A gemstone refractometer looks like a weird microscope. It provides a reading of the refractive index of that stone by displaying it on the eyepiece. It's arguably one of the most important gemology tools for identifying gems.

credited 丰泽一号

However, a refractometer can't tell you everything about a stone. It may show you the refractive index and birefringence values, but it won't tell you if your stone is lab-created or natural. You should rely on a legitimate grading report or gemologist to identify origin. 

Majority of refractometers won't measure diamonds, cubic zirconia, or moissanite. Gems with high refractive indexes are too high for most of the readers. Refractometers don't usually go past 1.81. 

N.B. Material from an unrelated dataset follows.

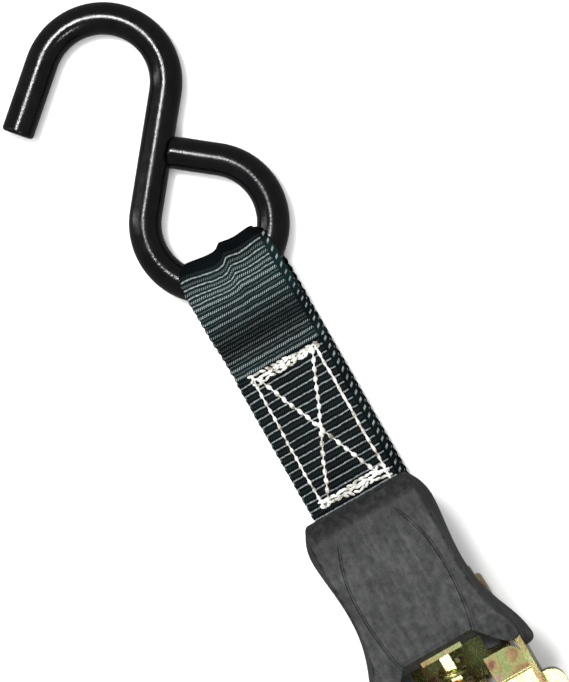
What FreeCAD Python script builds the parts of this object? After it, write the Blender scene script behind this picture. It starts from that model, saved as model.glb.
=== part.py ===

It's a lot of information, I know. Gemstone refractive indices can give me a headache too. You might not understand everything above wavelengths of light, absorption spectrum and specific gravity, but I'm sure you understand the basics. 

The refractive index of a gemstone is the ratio of the speed of light between the air and the stone. When the light enters the stone, it bends back out. Each beam of light in a stone has its own refractive index.

A gemstone's refractive index can impact different aspects of a gem. It show gem cutters how to cut alongside the critical angle of light passing through a gemstone. It can also affect the appearance of other gem crystal inclusions within the stone. 

Different gem materials have different refractive indices, which make it must-have gemology tool for gem identification. Though they won't be able to tell you the ratings over 1.81 or identify natural from lab grown gems, you can learn a lot from using the refractometer.

Fortunately, you don't need the refractive index of a gemstone if you're not making a career out of gem identification. There are also other ways to finding out a stone's true identity that you don't have to do yourself. But it always helpful to know a little bit on your own!